My purpose in life is not to enjoy myself. While I do enjoy most aspects of it, that is never my prime decision maker. Instead I try to be an honest man as well as a good husband and father. If I keep my focus on that and manage my reactions and not worry about external forces then I will be much more serene and enjoy more than a person who lives to enjoy themselves first, that seems like a tiring way to live.

In a word, then, remember this—that if you are going to honor anything at all outside the sphere of the moral purpose, you have destroyed your moral purpose. And outside the sphere of your moral purpose lie not merely office, but also freedom from office; not merely business, but also leisure. “Am I now, therefore, to pass my life in this turmoil?” What do you mean by “turmoil”? Among many people? And what is there hard about that? Imagine that you are in Olympia, regard the turmoil as a festival. There, too, one man shouts this and another that; one man does this and another that; one man jostles another; there is a crowd in the baths.[9] And yet who of us does not take delight in the Olympic festival and leave it with sorrow?

I try not to let other people’s actions and thought concern me. I don’t like being in crowds and I don’t have many friends. None of this bothers me, although the last six weeks without my wife have been boring and kind of empty. While I have been able to control my reactions just fine, not talking to anyone except my dogs is not healthy long term. I am starting to think that maybe I need to expand my world a little, but when my wife comes back on Saturday, I am sure I will go back to normal.

25Do not become peevish or fastidious towards events. “The vinegar is rotten, for it is sour.” “The honey is rotten, for it upsets my digestion.” “I don’t like vegetables.” In the same fashion you say, “I don’t like leisure, it is a solitude.” “I don’t like a crowd, it is turmoil.” Say not so, but if circumstances bring you to spend your life alone or in the company of a few, call it peace, and utilize the condition for its proper end; converse with yourself, exercise your sense-impressions, develop your preconceptions. If, however, you fall in with a crowd, call it games, a festival, a holiday, try to keep holiday with the people. For what is pleasanter to a man who loves his fellow-men than the sight of large numbers of them?[10] We are glad to see herds of horses or cattle; when we see many ships we are delighted; is a person annoyed at the sight of many human beings? “Yes, but they deafen me with their shouting.” Oh, well, it is your hearing that is interfered with! What, then, is that to you? Your faculty of employing external impressions is not interfered with, is it? And who prevents you from making natural use of desire and aversion, of choice and refusal? What manner of turmoil avails to do that?

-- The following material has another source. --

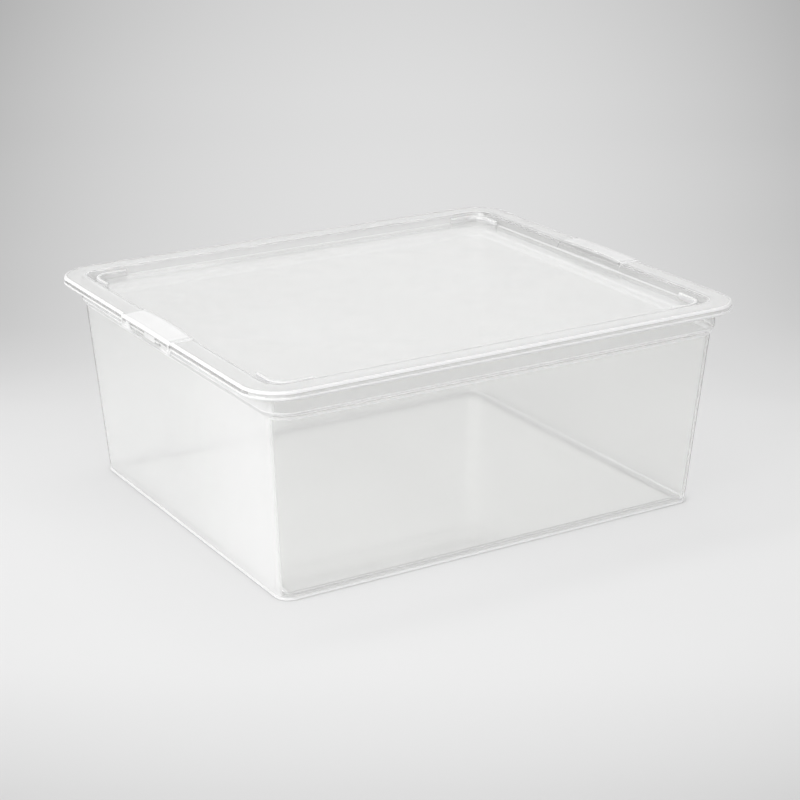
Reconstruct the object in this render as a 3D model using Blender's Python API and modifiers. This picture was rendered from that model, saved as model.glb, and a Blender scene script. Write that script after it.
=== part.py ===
"""Clear stackable storage box: a tapered tub and a lid that snaps over its rim.

Metres, +Z up. The long sides run along X. The origin is the middle of the tub's base.
"""

import math

import bmesh
import bpy
from mathutils import Matrix

# Overall sizes, taken over the lid's plain edges
LID_LENGTH = 0.390
LID_WIDTH = 0.337
BOX_HEIGHT = 0.155
LID_CORNER = 0.028

# Tub: how far the lid stands out over its shoulder, the shoulder, the taper of the walls, and the foot
OVERHANG_X = 0.0132
OVERHANG_Y = 0.0082
SHOULDER_DEPTH = 0.022
SHOULDER_STEP = 0.0028
SHOULDER_RISE = 0.003
TAPER_X = 0.0095
TAPER_Y = 0.01325
BASE_CORNER = 0.010
WALL_TOP_CORNER = 0.016
TUB_WALL = 0.0018
FOOT_FILLET = 0.0025
FOOT_BAND = 0.005
FLOOR_SLOPE = 0.001
FLOOR_LIFT = 0.001
RIM_FILLET = 0.0015
RIM_LIP = 0.0034

# Lid: its rim band, the slope down to its panel, and its skirt
LID_WALL = 0.0016
BAND_X = 0.0169
BAND_Y = 0.0165
BAND_CORNER = 0.013
PANEL_DEPTH = 0.006
SLOPE_X = 0.0032
SLOPE_Y = 0.005
EDGE_ROUND = 0.0012
SKIRT_DEPTH = 0.0055

# Lift tabs at the middle of the short sides, each with a snap bead inside its skirt
TAB_LENGTH = 0.074
TAB_END = 0.0012
TAB_BULGE = 0.0016
TAB_DROP = 0.0035
TAB_RISE_INNER = 0.0024
TAB_RISE_OUTER = 0.0008
TAB_END_RISE_SHARE = 0.4
BEAD_LENGTH = 0.050
BEAD_RADIUS = 0.0014
BEAD_ABOVE_EDGE = 0.002

# Stacking ridges that hold the foot of the box above
RIDGE_ARM = 0.028
RIDGE_WALL = 0.0022
RIDGE_HEIGHT = 0.0033
RIDGE_ROOT = 0.0008

# Clearances, and the smallest corner that an outline may have
SEAT_GAP = 0.0003
SKIRT_GAP = 0.0005
STACK_GAP = 0.001
LEAST_CORNER = 0.001

# Facets
CORNER_STEPS = 6
FILLET_STEPS = 3
BEAD_SIDES = 12
TAB_STATION_SHARES = (0.0, 0.25, 0.5, 0.75, 1.0)
SMOOTH_ANGLE = math.radians(35)

# Heights that follow from the sizes
RIM_TOP = BOX_HEIGHT - LID_WALL - SEAT_GAP
PANEL_TOP = BOX_HEIGHT - PANEL_DEPTH
WALL_TOP = BOX_HEIGHT - SHOULDER_DEPTH


def clear_scene():
    for item in list(bpy.data.objects):
        bpy.data.objects.remove(item, do_unlink=True)


def make_collection(name):
    collection = bpy.data.collections.new(name)
    bpy.context.scene.collection.children.link(collection)
    return collection


def clear_plastic(name, colour, roughness):
    """Colourless plastic that is looked through."""
    material = bpy.data.materials.new(name)
    material.use_nodes = True
    shader = material.node_tree.nodes["Principled BSDF"]
    shader.inputs["Base Color"].default_value = colour
    shader.inputs["Roughness"].default_value = roughness
    shader.inputs["Metallic"].default_value = 0.0
    shader.inputs["Transmission Weight"].default_value = 1.0
    return material


def add_object(name, bm, collection, material=None):
    """Turns a bmesh into a smooth-shaded object with sharp edges where its faces turn."""
    mesh = bpy.data.meshes.new(name)
    bm.to_mesh(mesh)
    bm.free()
    mesh.shade_smooth()
    mesh.set_sharp_from_angle(angle=SMOOTH_ANGLE)
    if material:
        mesh.materials.append(material)
    item = bpy.data.objects.new(name, mesh)
    collection.objects.link(item)
    return item


def add_wall(item, thickness, offset):
    """Gives a sheet its wall. Offset 1 puts it where the faces look, and -1 behind them."""
    wall = item.modifiers.new("wall", "SOLIDIFY")
    wall.thickness = thickness
    wall.offset = offset
    wall.use_even_offset = True
    wall.use_quality_normals = True


def add_mirror(item, across_y):
    mirror = item.modifiers.new("mirror", "MIRROR")
    mirror.use_axis = (True, across_y, False)
    mirror.use_mirror_merge = False


def join_to(item, tool):
    """Unions a shape into a piece. The shape itself stays only as a guide."""
    union = item.modifiers.new(tool.name, "BOOLEAN")
    union.operation = "UNION"
    union.solver = "EXACT"
    union.object = tool
    tool.hide_render = True
    tool.display_type = "WIRE"


def corner_arc(centre_x, centre_y, radius, start):
    """A quarter circle of points, anticlockwise from the angle start."""
    angles = [start + math.pi / 2 * step / CORNER_STEPS for step in range(CORNER_STEPS + 1)]
    return [(centre_x + radius * math.cos(a), centre_y + radius * math.sin(a)) for a in angles]


def outline(size, stations=()):
    """A rounded rectangle, anticlockwise, with extra points at the stations along both short sides."""
    half_x, half_y, radius = size
    x = half_x - radius
    y = half_y - radius
    points = [(half_x, station) for station in stations]
    points += corner_arc(x, y, radius, 0.0)
    points += corner_arc(-x, y, radius, math.pi / 2)
    points += [(-half_x, -station) for station in stations]
    points += corner_arc(-x, -y, radius, math.pi)
    points += corner_arc(x, -y, radius, math.pi * 3 / 2)
    return points


def grown(size, amount):
    """Half length, half width and corner radius of an outline moved outwards by amount."""
    half_x, half_y, radius = size
    return half_x + amount, half_y + amount, max(radius + amount, LEAST_CORNER)


def loft(rings):
    """One sheet through rings whose corners differ, closed by a flat face inside the first ring.

    Its faces look up where the rings go outwards.
    """
    bm = bmesh.new()
    loops = [[bm.verts.new(point) for point in ring] for ring in rings]
    bm.faces.new(loops[0])
    for inner, outer in zip(loops, loops[1:]):
        for here in range(len(inner)):
            there = (here + 1) % len(inner)
            bm.faces.new([inner[there], inner[here], outer[here], outer[there]])
    return bm


def lid_size(inset):
    """Half length, half width and corner radius of an outline inside the lid's outer edge."""
    return grown((LID_LENGTH / 2, LID_WIDTH / 2, LID_CORNER), -inset)


def tub_size(z):
    """The same three sizes of the tub's outside at height z, where its walls draw in towards the foot."""
    drawn_in = 1 - z / WALL_TOP
    half_x = LID_LENGTH / 2 - OVERHANG_X - SHOULDER_STEP - TAPER_X * drawn_in
    half_y = LID_WIDTH / 2 - OVERHANG_Y - SHOULDER_STEP - TAPER_Y * drawn_in
    return half_x, half_y, WALL_TOP_CORNER - (WALL_TOP_CORNER - BASE_CORNER) * drawn_in


def quarter_steps():
    """Sine and 1 minus cosine from 0 to 90 degrees, for fillets."""
    angles = [math.pi / 2 * step / FILLET_STEPS for step in range(FILLET_STEPS + 1)]
    return [(math.sin(angle), 1 - math.cos(angle)) for angle in angles]


def tub_levels():
    """Sizes and heights of the tub's outer face, from the floor up the walls and out to the rim's lip."""
    foot = tub_size(0.0)
    levels = [
        (grown(foot, -FOOT_FILLET - FOOT_BAND - FLOOR_SLOPE), FLOOR_LIFT),
        (grown(foot, -FOOT_FILLET - FOOT_BAND), 0.0),
    ]
    for along, up in quarter_steps():
        z = FOOT_FILLET * up
        levels.append((grown(tub_size(z), -FOOT_FILLET * (1 - along)), z))

    wall_top = tub_size(WALL_TOP)
    for step in range(FILLET_STEPS + 1):
        share = step / FILLET_STEPS
        out = SHOULDER_STEP * (1 - math.cos(math.pi * share)) / 2
        levels.append((grown(wall_top, out), WALL_TOP + SHOULDER_RISE * share))

    flange_under = RIM_TOP - TUB_WALL
    for along, up in quarter_steps():
        size = grown(wall_top, SHOULDER_STEP + RIM_FILLET * up)
        levels.append((size, flange_under - RIM_FILLET * (1 - along)))

    lip = lid_size(LID_WALL + SKIRT_GAP + TUB_WALL)
    levels.append((lip, flange_under))
    levels.append((lip, RIM_TOP - RIM_LIP))
    return levels


def make_tub(collection):
    bm = loft([[(x, y, z) for x, y in outline(size)] for size, z in tub_levels()])
    bmesh.ops.reverse_faces(bm, faces=bm.faces)
    tub = add_object("box_tub", bm, collection, clear_plastic("tub_plastic", (0.95, 0.96, 0.96, 1.0), 0.08))
    add_wall(tub, TUB_WALL, -1.0)


def tab_stations():
    """Places along a short side where the lift tab's outline has a point, from -Y to +Y."""
    ahead = [TAB_LENGTH / 2 * share for share in TAB_STATION_SHARES] + [TAB_LENGTH / 2 + TAB_END]
    return sorted({sign * y for y in ahead for sign in (-1, 1)})


def tab_share(y):
    """1 along the tab and 0 beyond its end walls."""
    return min(max((TAB_LENGTH / 2 + TAB_END - abs(y)) / TAB_END, 0.0), 1.0)


def tab_arch(y):
    """How far the tab's top is up: a step at each end and a crown between them."""
    crown = max(1 - (2 * y / TAB_LENGTH) ** 2, 0.0)
    return tab_share(y) * (TAB_END_RISE_SHARE + (1 - TAB_END_RISE_SHARE) * crown)


def lid_ring(size, z, rise=0.0, bulge=0.0, drop=0.0):
    """A ring of the lid's outer face. In the tabs it is lifted, pushed outwards or lowered."""
    return [
        (x + math.copysign(bulge * tab_share(y), x), y, z + rise * tab_arch(y) - drop * tab_share(y))
        for x, y in outline(size, tab_stations())
    ]


def lid_rings():
    """The lid's upper face, from its panel up to the band and over the edge down the skirt."""
    band = (LID_LENGTH / 2 - BAND_X, LID_WIDTH / 2 - BAND_Y, BAND_CORNER)
    panel = (band[0] - SLOPE_X, band[1] - SLOPE_Y, max(BAND_CORNER - SLOPE_X, LEAST_CORNER))
    rings = [lid_ring(panel, PANEL_TOP), lid_ring(band, BOX_HEIGHT, TAB_RISE_INNER)]
    for along, up in quarter_steps():
        size = lid_size(EDGE_ROUND * (1 - along))
        rings.append(lid_ring(size, BOX_HEIGHT - EDGE_ROUND * up, TAB_RISE_OUTER, TAB_BULGE))
    rings.append(lid_ring(lid_size(0.0), BOX_HEIGHT - SKIRT_DEPTH, 0.0, TAB_BULGE, TAB_DROP))
    return rings


def make_ridges(collection):
    """L-shaped ridges just outside the foot of the box above, at all four corners of the panel."""
    half_x, half_y, radius = grown(tub_size(0.0), STACK_GAP)
    path = [(half_x, half_y + RIDGE_WALL - RIDGE_ARM)]
    path += corner_arc(half_x - radius, half_y - radius, radius, 0.0)
    path += [(half_x + RIDGE_WALL - RIDGE_ARM, half_y)]
    bm = bmesh.new()
    root = [bm.verts.new((x, y, PANEL_TOP - RIDGE_ROOT)) for x, y in path]
    edges = [bm.edges.new(pair) for pair in zip(root, root[1:])]
    raised = bmesh.ops.extrude_edge_only(bm, edges=edges)["geom"]
    tops = [part for part in raised if isinstance(part, bmesh.types.BMVert)]
    bmesh.ops.translate(bm, verts=tops, vec=(0.0, 0.0, RIDGE_ROOT + RIDGE_HEIGHT))
    bm.normal_update()
    if bm.faces[:][0].normal.x < 0:
        bmesh.ops.reverse_faces(bm, faces=bm.faces)
    ridges = add_object("stacking_ridges", bm, collection)
    add_wall(ridges, RIDGE_WALL, 1.0)
    add_mirror(ridges, across_y=True)
    return ridges


def make_beads(collection):
    """A round bead inside each tab's skirt, below the tub's lip and clear of it."""
    bm = bmesh.new()
    bmesh.ops.create_cone(
        bm,
        cap_ends=True,
        segments=BEAD_SIDES,
        radius1=BEAD_RADIUS,
        radius2=BEAD_RADIUS,
        depth=BEAD_LENGTH,
    )
    x = LID_LENGTH / 2 + TAB_BULGE - LID_WALL
    z = BOX_HEIGHT - SKIRT_DEPTH - TAB_DROP + BEAD_ABOVE_EDGE
    place = Matrix.Translation((x, 0.0, z)) @ Matrix.Rotation(math.pi / 2, 4, "X")
    bmesh.ops.transform(bm, matrix=place, verts=bm.verts)
    beads = add_object("snap_beads", bm, collection)
    add_mirror(beads, across_y=False)
    return beads


def make_lid(collection, guides):
    bm = loft(lid_rings())
    lid = add_object("snap_lid", bm, collection, clear_plastic("lid_plastic", (0.97, 0.97, 0.97, 1.0), 0.1))
    add_wall(lid, LID_WALL, -1.0)
    join_to(lid, make_ridges(guides))
    join_to(lid, make_beads(guides))


def main():
    clear_scene()
    box = make_collection("stackable_storage_box")
    guides = make_collection("joined_shapes")
    make_tub(box)
    make_lid(box, guides)


main()
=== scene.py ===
# %% [markdown]
# # A clear storage box with a snap-on lid
# The box is two mouldings of clear, colourless plastic: a tub with walls that draw in towards its foot,
# and a lid that snaps over the tub's rim. The lid has a sunk panel with a small ridge at each corner, and
# the foot of the same box stands between those ridges when boxes are stacked.
# Clear plastic shows every wall twice, once on each face, so this lesson models real walls and lets the
# renderer bend the light. A single surface with a see-through colour would be quicker, but it has no thick
# bright edges, and those are what the eye reads as plastic. The renderer finds only some of that
# brightness, and the rest is painted on as a glow.

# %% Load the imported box
import math

import bmesh
import bpy
from mathutils import Matrix, Vector


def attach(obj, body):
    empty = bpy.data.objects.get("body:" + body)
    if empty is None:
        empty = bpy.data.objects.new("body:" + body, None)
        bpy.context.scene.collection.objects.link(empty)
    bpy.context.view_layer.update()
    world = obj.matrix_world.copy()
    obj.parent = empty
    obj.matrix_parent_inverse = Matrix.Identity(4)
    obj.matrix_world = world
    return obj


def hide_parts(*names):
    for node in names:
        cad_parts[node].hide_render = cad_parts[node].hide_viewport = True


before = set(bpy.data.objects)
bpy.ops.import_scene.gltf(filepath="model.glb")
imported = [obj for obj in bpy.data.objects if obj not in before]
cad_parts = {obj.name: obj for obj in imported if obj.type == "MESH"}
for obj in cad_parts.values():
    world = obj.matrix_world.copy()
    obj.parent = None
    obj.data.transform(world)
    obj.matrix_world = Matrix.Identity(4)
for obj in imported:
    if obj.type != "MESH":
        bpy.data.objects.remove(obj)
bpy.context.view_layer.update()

# %% [markdown]
# ## Outlines
# At every height the tub and the lid are rounded rectangles, so three numbers say a whole outline: half
# its length, half its width and its corner radius. Scaling a loop of points would squash the corner arcs
# into ellipses where the two sides draw in by different amounts. It is better to keep what belongs to a
# corner with its corner: each point has a nearest point on the straight-sided rectangle of the corner
# centres, and only that rectangle and the radius change.

# %% Move a loop from one outline to another
MM = 0.001
TOUCHING = 0.001 * MM


def grown(size, amount):
    """Half length, half width and corner radius of an outline moved outwards."""
    return size[0] + amount, size[1] + amount, size[2] + amount


def is_outside(point, size):
    """Whether a point is further out than the outline size."""
    over_x = max(abs(point.x) - (size[0] - size[2]), 0.0)
    over_y = max(abs(point.y) - (size[1] - size[2]), 0.0)
    return math.hypot(over_x, over_y) > size[2]


def centre_of(value, reach):
    """The nearest place to value between the corner centres, and whether it is a corner's own."""
    inside = max(-reach, min(reach, value))
    return inside, abs(value) >= reach - TOUCHING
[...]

I used to enjoy going to festivals and didn’t mind being in the middle of a crowd. That is one more thing I could say the Marine Corps has taken from me. Or I could say that being in the middle of a crowd is not necessary and adapt to the fact I don’t really feel nervous anymore, I just feel uncomfortable. I still enjoy concerts, for some reason that crowd doesn’t bother me at all.

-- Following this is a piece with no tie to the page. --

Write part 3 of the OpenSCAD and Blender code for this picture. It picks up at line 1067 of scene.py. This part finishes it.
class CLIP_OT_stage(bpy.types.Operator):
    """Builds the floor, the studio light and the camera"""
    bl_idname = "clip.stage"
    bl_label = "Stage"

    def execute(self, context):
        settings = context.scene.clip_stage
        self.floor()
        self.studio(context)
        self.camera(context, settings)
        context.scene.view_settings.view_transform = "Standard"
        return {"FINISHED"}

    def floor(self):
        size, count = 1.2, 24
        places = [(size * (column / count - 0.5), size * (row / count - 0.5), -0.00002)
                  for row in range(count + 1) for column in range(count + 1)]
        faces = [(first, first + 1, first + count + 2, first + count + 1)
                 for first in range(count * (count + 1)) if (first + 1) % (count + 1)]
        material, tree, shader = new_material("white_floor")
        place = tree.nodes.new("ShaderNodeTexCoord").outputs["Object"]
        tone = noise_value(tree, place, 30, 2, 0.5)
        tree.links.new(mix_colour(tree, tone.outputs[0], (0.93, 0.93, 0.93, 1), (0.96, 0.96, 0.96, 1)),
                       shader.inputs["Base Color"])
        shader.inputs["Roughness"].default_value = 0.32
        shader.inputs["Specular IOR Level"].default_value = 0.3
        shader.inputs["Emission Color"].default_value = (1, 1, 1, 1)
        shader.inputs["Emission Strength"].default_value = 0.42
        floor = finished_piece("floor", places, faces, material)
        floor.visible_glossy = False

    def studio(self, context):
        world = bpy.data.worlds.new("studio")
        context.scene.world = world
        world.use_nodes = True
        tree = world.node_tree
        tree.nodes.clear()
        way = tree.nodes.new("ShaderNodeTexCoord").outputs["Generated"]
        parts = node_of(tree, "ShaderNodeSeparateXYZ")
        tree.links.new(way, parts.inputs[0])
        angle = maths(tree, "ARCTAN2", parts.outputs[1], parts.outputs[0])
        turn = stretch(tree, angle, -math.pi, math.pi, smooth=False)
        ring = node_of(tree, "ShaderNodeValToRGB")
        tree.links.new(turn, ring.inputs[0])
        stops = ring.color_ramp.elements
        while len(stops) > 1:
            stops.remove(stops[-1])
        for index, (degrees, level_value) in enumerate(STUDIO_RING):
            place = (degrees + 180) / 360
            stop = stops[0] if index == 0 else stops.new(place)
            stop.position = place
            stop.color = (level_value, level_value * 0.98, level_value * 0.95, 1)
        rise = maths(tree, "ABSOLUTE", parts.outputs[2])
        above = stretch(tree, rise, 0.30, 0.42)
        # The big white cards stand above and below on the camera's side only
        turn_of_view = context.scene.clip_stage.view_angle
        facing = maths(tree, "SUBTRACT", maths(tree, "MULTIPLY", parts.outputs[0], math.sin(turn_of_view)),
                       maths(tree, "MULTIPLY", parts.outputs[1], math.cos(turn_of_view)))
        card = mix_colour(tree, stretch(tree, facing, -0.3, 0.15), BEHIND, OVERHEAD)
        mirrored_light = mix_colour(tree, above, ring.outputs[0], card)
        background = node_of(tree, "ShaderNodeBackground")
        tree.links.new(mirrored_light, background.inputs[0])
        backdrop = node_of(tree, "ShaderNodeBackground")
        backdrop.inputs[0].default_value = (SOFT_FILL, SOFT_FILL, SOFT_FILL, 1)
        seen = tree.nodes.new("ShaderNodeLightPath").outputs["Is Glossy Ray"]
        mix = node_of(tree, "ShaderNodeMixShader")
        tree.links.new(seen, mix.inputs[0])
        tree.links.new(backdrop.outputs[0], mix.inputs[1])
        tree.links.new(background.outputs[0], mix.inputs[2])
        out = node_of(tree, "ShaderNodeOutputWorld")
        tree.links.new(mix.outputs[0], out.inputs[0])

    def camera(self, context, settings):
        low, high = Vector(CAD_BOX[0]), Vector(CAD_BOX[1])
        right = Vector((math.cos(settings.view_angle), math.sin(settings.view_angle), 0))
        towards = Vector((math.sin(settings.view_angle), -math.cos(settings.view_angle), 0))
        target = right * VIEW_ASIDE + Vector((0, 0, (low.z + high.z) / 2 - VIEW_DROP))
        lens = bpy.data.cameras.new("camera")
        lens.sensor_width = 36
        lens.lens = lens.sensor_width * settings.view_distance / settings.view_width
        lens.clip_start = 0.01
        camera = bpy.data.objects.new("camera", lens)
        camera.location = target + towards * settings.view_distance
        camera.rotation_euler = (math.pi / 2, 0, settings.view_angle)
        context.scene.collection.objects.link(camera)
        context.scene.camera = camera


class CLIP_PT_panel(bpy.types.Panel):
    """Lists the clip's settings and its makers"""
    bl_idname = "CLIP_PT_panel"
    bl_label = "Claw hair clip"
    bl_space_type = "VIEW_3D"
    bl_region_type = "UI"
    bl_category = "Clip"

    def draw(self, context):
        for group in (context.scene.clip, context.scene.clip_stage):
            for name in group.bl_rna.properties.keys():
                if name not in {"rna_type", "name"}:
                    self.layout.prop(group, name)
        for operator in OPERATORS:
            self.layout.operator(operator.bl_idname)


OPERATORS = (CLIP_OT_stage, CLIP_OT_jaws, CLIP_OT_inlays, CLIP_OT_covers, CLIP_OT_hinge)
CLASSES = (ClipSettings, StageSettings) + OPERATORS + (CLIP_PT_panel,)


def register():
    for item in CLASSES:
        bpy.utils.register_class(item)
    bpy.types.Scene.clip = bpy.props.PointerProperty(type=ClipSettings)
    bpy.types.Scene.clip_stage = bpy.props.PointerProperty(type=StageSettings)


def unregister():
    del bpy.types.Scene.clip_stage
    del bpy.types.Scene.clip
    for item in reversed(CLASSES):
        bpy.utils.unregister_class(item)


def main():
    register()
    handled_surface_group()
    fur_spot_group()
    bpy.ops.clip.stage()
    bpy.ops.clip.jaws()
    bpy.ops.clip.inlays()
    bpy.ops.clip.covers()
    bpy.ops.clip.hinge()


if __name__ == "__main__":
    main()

I have not been around much the last couple weeks. I was traveling for work last week and found out the Windows 11 update on my laptop did not include a WiFi switch so I didn’t have internet. I don’t like to read my phone for too long so I didn’t log on to Glibs at all. This week I woke up Monday a little dizzy and by Tuesday I could not walk straight. I have a vertigo oil that usually works for this, but this time all it did was take it down to where I could mostly walk straight. I could not lay down without feeling nauseous, so I have been sleeping on the couch for the last few days. This morning I started to feel normal, but I was exhausted. I haven’t had an attack this serious in quite a few years. I did not miss them.